LAMEZIA TERME Può un messaggio lanciato dalla massima istituzione ecclesiale, per quanto fermo e innovativo, modificare un substrato fatto di decenni di asservimento della Chiesa alla criminalità organizzata? A quella ‘ndrangheta, stigmatizzata con durezza a Cassano da Papa Francesco, che dall’episodio di Oppido Mamertina è uscita, è il caso di dirlo, rinvigorita? L’interrogativo traspare dalle parole che il presidente della Commissione parlamentare antimafia Rosi Bindi ha usato durante un’intervista rilasciata oggi al quotidiano “Avvenire”.
Parole che delineano un quadro «grave», a tinte fosche, nel cui ambito classe politica e religiosa calabrese, ma anche i cittadini, sono chiamati non solo all’ordine – dunque a rifuggire da un atteggiamento reverenziale verso la criminalità – ma a non lasciare sola la parte virtuosa di magistratura e forze dell’Ordine che la mafia la combattono.
Due imperativi di non facilissima applicazione, visto l’emblematico episodio di Oppido: «È molto grave e sconcerta – ha riferito la Bindi – però è l’ennesima prova di una realtà che esiste da tanto tempo. La ‘ndrangheta è la mafia più potente proprio perché è quella più capace di confondersi e di rendere complicata la distinzione tra il grano e la zizzania. C’è chi continua a negarlo, ma ora è sempre più evidente. Anche perché – ha proseguito – accanto alle parole del Papa bisogna registrare un comportamento molto fermo da parte dell’espiscopato calabrese, a partire dal suo presidente monsignor Salvatore Nunnari».
Innovare, insomma, rompere con un passato non proprio edificante. «La Chiesa si è fatta usare – sono le parole dure usate dal presidente della Commissione parlamentare antimafia – e quindi non si può pensare che nel giro di qualche giorno tutto cambi. Sarà un lavoro lungo, di semina – ha riferito ancora la Bindi ad “Avvenire” – perché il Papa ha solo indicato una strada che deve intraprendere la Chiesa e tutta la società calabrese. Quello che ha detto per i credenti, vale anche per i cittadini, perché tra Costituzione, cittadinanza e mafia c’è assoluta incompatibilità. Quindi quello che è accaduto nella processione è grave per la Chiesa ma anche per le istituzioni, per la politica e per la cittadinanza».

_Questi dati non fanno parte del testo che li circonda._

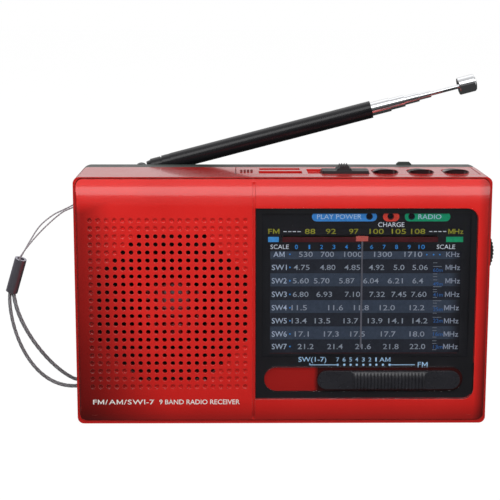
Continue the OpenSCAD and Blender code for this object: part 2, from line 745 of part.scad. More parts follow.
// ---- loudspeaker ----
// half sections: radius, y
basket_profile = [
    [21.2, -17.25], [25.9, -17.25], [25.9, -16.5], [24, -16.5], [13.2, -8],
    [0, -8], [0, -8.8], [12.4, -8.8], [21.2, -15.8]
];
cone_profile = [
    [25.4, -17.75], [25.4, -17.3], [21.1, -17.3], [20.8, -16.9], [5.2, -10.6], [5, -9.2],
    [4.6, -9.2], [4.6, -11.2], [21, -17.5], [22.6, -17.8], [24, -17.8]
];
dome_r = 24; // spherical radius of the dust cap

// turns a half section about the loudspeaker's axis
module speaker_turned() {
    translate([speaker_at[0], 0, speaker_at[1]]) rotate([-90, 0, 0])
        rotate_extrude($fn = 96) children();
}
module speaker_basket() centred() color([0.55, 0.56, 0.58]) difference() {
    speaker_turned() polygon(basket_profile);
    // four windows
    for (angle = [0:90:270]) translate([speaker_at[0], 0, speaker_at[1]]) rotate([0, angle, 0])
        box([14.6, 19.2], [-15, -6], [-6, 6]);
}
module speaker_cone() centred() color([0.16, 0.15, 0.15]) speaker_turned() polygon(cone_profile);
module speaker_dust_cap() centred() color(silver)
    translate([0, -17.3 + dome_r, 0]) speaker_turned() intersection() {
        difference() {
            circle(dome_r, $fn = 128);
            circle(dome_r - 0.3, $fn = 128);
        }
        translate([0, -dome_r - 1]) square([10.2, 4]);
    }
module speaker_magnet() centred() color([0.3, 0.3, 0.32]) {
    rod_y(speaker_at, 13.5, -8, -6.6);
    rod_y(speaker_at, 15.6, -6.7, -1.4);
    rod_y(speaker_at, 13.5, -1.5, 0);
}

// ---- fasteners and wiring ----
wire_r = 0.5;
// colour, points along the wire
wires = [
    // loudspeaker to main board
    [wire_red, [[-19.5, -3, 46], [-17, -3, 44], [-15.6, 0.2, 36], [-13.9, 0.2, 34]]],
    [wire_black, [[-19.5, -3, 42], [-17, -3, 40], [-15.6, 0.2, 32], [-13.9, 0.2, 30]]],
    // battery compartment to main board
    [wire_red, [[65.2, 18, 36], [66, 14.6, 36], [66, 8, 40], [65.4, 3.2, 40]]],
    [wire_black, [[65.2, 18, 31], [66, 14.6, 31], [66, 8, 33], [65.4, 3.2, 33]]],
    // aerial to main board
    [wire_white, [[pivot[0], 21.5, 65.4], [pivot[0], 16, 62], [-20, 13.5, 63], [-8, 3.4, 60]]]
];
module case_screws() centred() color(steel) for (p = rear_screws) difference() {
    union() {
        rod_y(p, 2.1, 15.02, 16.6);
        rod_y(p, 1, 4.6, 15.1);
    }
    // cross recess
    box(about(p[0], 1.3), [16.1, 17], about(p[1], 0.25));
    box(about(p[0], 0.25), [16.1, 17], about(p[1], 1.3));
}
// screw with its tip to the front and its head behind seat_y
module inner_screw(at, head_r, tip_y, seat_y, head_back) {
    rod_y(at, head_r, seat_y, head_back);
    rod_y(at, inner_shank_r, tip_y, seat_y + 0.1);
}
module inner_screws() centred() color(steel) {
    for (p = front_screws) inner_screw(p, 1.9, -17.4, -13.9, -12.8);
    for (p = speaker_screws) inner_screw(p, 3.2, -17.5, -16.5, -15.6);
    for (p = board_screws) inner_screw(p, 1.9, -5, board_back, 3.8);
    for (p = key_screws) {
        rod_z(p, 1.7, 71.2, 72.4);
        rod_z(p, inner_shank_r, 72.3, 78);
    }
}
module wiring() centred() for (wire = wires) color(wire[0]) bead_chain(wire[1], wire_r);

// ---- wrist strap ----
bead_top = [-90.8, 11, 51.8];
bead_bottom = [-94.6, 12.6, 39.7];
bead_lean = 13; // lean of the bead's two bores
// the two strands from the pin to the bead
thin_strands = [
    [[-68.3, 5, 73.6], [-71.4, 5.2, 71.5], [-74.6, 6, 70], [-78.6, 7, 67.9],
        [-83.4, 8.5, 63.9], [-87.2, 9.8, 58.4], bead_top + [0.4, 0, -0.3]],
    [[-68.2, 5, 73], [-71.2, 5.2, 70.9], [-75.1, 6, 69], [-79.4, 7, 65.6],
        [-83.9, 8.5, 61.2], [-87.9, 9.7, 56.6], bead_top + [-0.3, 0, -0.3]]
];
// Bezier control points of the wrist loop: outer strand, inner strand, lower turn
outer_strand = [[-95.3, 12.6, 39.3], [-96.6, 13, 27.7], [-90.2, 18.5, 2.3], [-73.5, 22.6, 2.3]];
inner_strand = [[-93.9, 12.5, 38.9], [-93.4, 13.7, 26.2], [-81.3, 17.9, 8.8], [-73.3, 22.4, 4.7]];
lower_turn = [[-73.5, 22.6, 2.3], [-66, 31, 1.4], [-66, 32, 4.4], [-73.3, 22.4, 4.7]];

function bezier(p, t) = let (u = 1 - t)
    u * u * u * p[0] + 3 * u * u * t * p[1] + 3 * u * t * t * p[2] + t * t * t * p[3];
function curve(controls, steps) = [for (i = [0:steps]) bezier(controls, i / steps)];

module rod_between(from, to, r) {
    run = to - from;
    length = norm(run);
    translate(from) rotate([0, acos(run[2] / length), atan2(run[1], run[0])])
        cylinder(r = r, h = length, $fn = 20);
}
module strap_pin() centred() color(chrome) rod_y(strap_pin_at, 0.6, 1.05, 8.95);
module strap_thin_cord() centred() color([0.7, 0.68, 0.72]) {
    // ring round the pin
    bead_chain([for (i = [0:8]) let (p = polar(strap_pin_at, 1.1, i * 45)) [p[0], 5, p[1]]],
        thin_cord_r);
    bead_chain(thin_strands[0], thin_cord_r);
    bead_chain(thin_strands[1], thin_cord_r);
}
module strap_bead() centred() color([0.62, 0.6, 0.66]) difference() {
    rod_between(bead_bottom, bead_top, 2.1);
    translate(bead_top) rotate([0, bead_lean, 0]) translate([0, 0, -2.2]) cylinder(r = 1.3, h = 4);
    translate(bead_bottom) rotate([0, bead_lean, 0]) translate([0, 0, -2]) cylinder(r = 1.9, h = 3.4);
}
module strap_cord() centred() color([0.55, 0.55, 0.56]) {
    bead_chain(curve(outer_strand, 8), thick_cord_r * 0.75);
    bead_chain(curve(inner_strand, 8), thick_cord_r);
    bead_chain(curve(lower_turn, 6), thick_cord_r * 0.9);
}

// ---- telescopic aerial ----
// distances from the tilt pin to the outer end of each section
end_2 = tube_end + ext_2;
end_3 = end_2 + ext_3;
end_4 = end_3 + ext_4;
end_5 = end_4 + ext_5;
cap_start = end_5 + ext_6;
section_2_d = 4.8;
section_3_d = 4.1;
section_4_d = 3.2;
section_5_d = 2.4;
tip_rod_d = 1.5;
tip_rod_length = 62; // as far as the cap
// collar at the inner end of each section
collar_h = 1.5;
collar_extra_d = 0.1;

// local Z runs along the aerial from the tilt pin
module along_aerial() { centred() translate(pivot) rotate([0, 90 - aerial_tilt, 0]) children(); }
module collared_rod(d, start, length) {
    translate([0, 0, start]) cylinder(d = d, h = length);
    translate([0, 0, start]) cylinder(d = d + collar_extra_d, h = collar_h);
}
// drawn tube: mouth crimped onto the next one, collar at the inner end
module drawn_tube(d, next_d, length, end) {
    start = end - length;
    difference() {
        collared_rod(d, start, length);
        translate([0, 0, start - 1]) cylinder(d = next_d + 0.2, h = length - 1);
        translate([0, 0, start - 1]) cylinder(d = next_d + 0.1, h = length + 2);
    }
}
module aerial_swivel() centred() color(chrome) difference() {
    union() {
        // turntable and spigot
        rod_z(pivot_xy, 3, channel_z + 0.05, 77.6);
        rod_z(pivot_xy, 1.5, 69.6, 77);
        // two cheeks
        for (side = [-1, 1]) translate([pivot[0], pivot[1] + side * 1.55, 0]) {
            box([-2.3, 2.3], [-0.55, 0.55], [77.5, pivot[2]]);
            rod_y([0, pivot[2]], 2.3, -0.55, 0.55);
        }
    }
    rod_y(pivot_xz, 0.82, 18, 28);
    rod_z(pivot_xy, 0.65, 69, 75);
}
module aerial_hinge_pin() centred() color(steel)
    rod_y(pivot_xz, 0.8, pivot[1] - 2.05, pivot[1] + 2.05);
module aerial_knuckle() along_aerial() color(chrome) difference() {
    union() {
        rotate([90, 0, 0]) translate([0, 0, -0.95]) cylinder(r = 2.1, h = 1.9);
        translate([-0.9, -0.9, 0]) cube([1.8, 1.8, 4]);
        translate([0, 0, 2.5]) cylinder(r1 = 2.3, r2 = 2.6, h = 1.6);
        translate([0, 0, 4]) cylinder(r = 2.85, h = 3.6);
        translate([0, 0, 7.5]) cylinder(r = 2.5, h = 0.55);
        // plug inside the base tube
        translate([0, 0, 8]) cylinder(d = section_2_d + 0.14, h = 4.9);
    }
    rotate([90, 0, 0]) translate([0, 0, -2]) cylinder(r = 0.85, h = 4);
}
module aerial_base_tube() along_aerial() color(black) difference() {
    union() {
        translate([0, 0, 8.1]) cylinder(d = tube_d - 0.15, h = 3.2);
        translate([0, 0, 11.2]) cylinder(d = tube_d, h = tube_end - 11.2);
    }
    translate([0, 0, 7]) cylinder(d = section_2_d + 0.2, h = tube_end - 9);
    translate([0, 0, 7]) cylinder(d = section_2_d + 0.1, h = tube_end);
}
module aerial_section_2() along_aerial() color(chrome) drawn_tube(section_2_d, section_3_d, 70, end_2);
module aerial_section_3() along_aerial() color(chrome) drawn_tube(section_3_d, section_4_d, 68, end_3);
module aerial_section_4() along_aerial() color(chrome) drawn_tube(section_4_d, section_5_d, 66, end_4);
module aerial_section_5() along_aerial() color(chrome) drawn_tube(section_5_d, tip_rod_d, 64, end_5);
// the rod runs 2 mm into the cap
module aerial_tip_rod() along_aerial() color(chrome)
    collared_rod(tip_rod_d, cap_start - tip_rod_length, tip_rod_length + 2);
module aerial_tip_cap() along_aerial() color(chrome) difference() {
    cap_r = 2.65;
    edge_r = 0.4;
    translate([0, 0, cap_start]) rotate_extrude() {
        square([cap_r, 5.9]);
        translate([0, edge_r]) square([cap_r + edge_r, 5.1]);
        translate([cap_r, edge_r]) circle(edge_r);
        translate([cap_r, 5.5]) circle(edge_r);
        // domed end
        intersection() {
            translate([0, -1.45]) circle(8);
            translate([0, 5.6]) square([cap_r, 2]);
        }
    }
    translate([0, 0, cap_start - 1]) cylinder(d = tip_rod_d + 0.06, h = 3.1);
}
module aerial_screw() centred() color(steel) {
    rod_z(pivot_xy, 2.5, 68.4, 69.6);
    rod_z(pivot_xy, 0.6, 69.5, 74.6);
}

front_cabinet();
middle_frame();
top_panel();
rear_cabinet();
battery_door();
battery_pack();
battery_contacts();
dial_window();
dial_plate();
tuning_pointer();
dial_cord();
cord_drum();
tuning_wheel();
tuning_axle();
tuning_capacitor();
volume_wheel();
volume_wheel_screw();
volume_control();
band_slider();
band_switch();
function_knob();
function_switch();
previous_button();
play_button();
next_button();
tact_switches();
key_board();
main_board();
board_components();
usb_socket();
card_socket();
indicator_leds();
ferrite_rod();
ferrite_coil();
speaker_basket();
speaker_cone();
speaker_dust_cap();
speaker_magnet();
jack_board();
earphone_jack();
charging_jack();
case_screws();
inner_screws();
wiring();
strap_pin();
strap_thin_cord();
strap_bead();
strap_cord();
aerial_swivel();
aerial_hinge_pin();
aerial_knuckle();
aerial_base_tube();
aerial_section_2();
aerial_section_3();
aerial_section_4();
aerial_section_5();
aerial_tip_rod();
aerial_tip_cap();
aerial_screw();
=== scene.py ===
"""A red pocket radio with a printed tuning dial, a folding aerial and a braided wrist strap.

Metres, +Z up. The radio stands on z = 0 with its front facing -Y and its width along X. The
strap hangs beyond the left (-X) side.
"""
import bpy, bmesh, functools, math
from mathutils import Vector, Matrix
from mathutils.geometry import delaunay_2d_cdt


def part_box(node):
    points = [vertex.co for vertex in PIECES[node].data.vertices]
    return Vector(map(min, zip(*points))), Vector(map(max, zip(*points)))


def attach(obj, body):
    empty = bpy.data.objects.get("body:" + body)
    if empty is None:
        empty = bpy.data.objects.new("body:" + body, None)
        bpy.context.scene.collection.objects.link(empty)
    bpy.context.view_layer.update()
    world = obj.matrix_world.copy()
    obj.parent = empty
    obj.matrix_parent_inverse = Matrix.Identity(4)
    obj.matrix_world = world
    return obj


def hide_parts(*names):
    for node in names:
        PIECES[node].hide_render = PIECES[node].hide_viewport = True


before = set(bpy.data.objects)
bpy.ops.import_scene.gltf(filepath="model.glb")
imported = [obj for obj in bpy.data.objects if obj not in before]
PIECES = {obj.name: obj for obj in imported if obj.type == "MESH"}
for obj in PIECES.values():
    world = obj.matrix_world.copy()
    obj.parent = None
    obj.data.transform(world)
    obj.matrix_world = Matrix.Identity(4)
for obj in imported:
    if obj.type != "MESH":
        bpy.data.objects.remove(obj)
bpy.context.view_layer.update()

MM = 0.001
BLACK = (0.0, 0.0, 0.0)
WHITE = (1, 1, 1, 1)

front_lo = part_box("front_cabinet")[0]
top_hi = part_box("top_panel")[1]
pointer_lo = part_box("tuning_pointer")[0]
plate_lo, plate_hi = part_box("dial_plate")
window_lo, window_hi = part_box("dial_window")


def plate_x(x):
    """Scene x of a point x mm from the dial plate's left edge."""
    return plate_lo.x + x * MM


def plate_z(z):
    """Scene z of a point z mm above the dial plate's lower edge."""
    return plate_lo.z + z * MM


# ---------------------------------------------------------------- node trees
def rgba(value):
    """Add alpha to a plain colour; sockets and RGBA pass through."""
    return (*value, 1.0) if isinstance(value, tuple) and len(value) == 3 else value


def tint(col, factor, lift=0.0):
    """A colour scaled and raised, held at or below 1."""
    return tuple(min(1, x * factor + lift) for x in col)


def srgb(*levels):
    """Linear colour from 0-255 display levels."""
    return tuple(x / 255 / 12.92 if x / 255 <= 0.04045 else ((x / 255 + 0.055) / 1.055) ** 2.4
                 for x in levels)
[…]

Tanto da far parlare di una «questione Calabria» che «il governo deve impugnare per fare di questa regione un laboratorio di rilancio economico, di superamento delle grandi ingiustizie sociali e dell’isolamento in cui vive, di pari passo con la lotta forte e determinata nei confronti della ‘ndrangheta». Lotta alla criminalità organizzata che, è il senso di quanto afferma la Bindi, «non è impossibile».
«Per farla in maniera efficace – ha chiosato – serve un impegno fortissimo di sostegno della magistratura e delle forze dell’ordine, e dopo bisogna avere il coraggio, come ha fatto il Papa, di tracciare questa linea tra cittadinanza e mafia che chiama in causa la politica, le professioni, l’imprenditoria. Mi sembra che in Calabria non ci sia una Confindustria che espelle chi paga il pizzo o chi concorre agli affari della ‘ndrangheta».
«La sua forza – ha proseguito – è proprio quella di penetrare ovunque: nella Chiesa, nella pubblica amministrazione, nella politica e nelle imprese. Bisogna rompere questa connivenza silenziosa che dura da troppo tempo», è il monito conclusivo che la Bindi ha lanciato ai vertici istituzionali ed ecclesiali e al mondo dell’imprenditoria.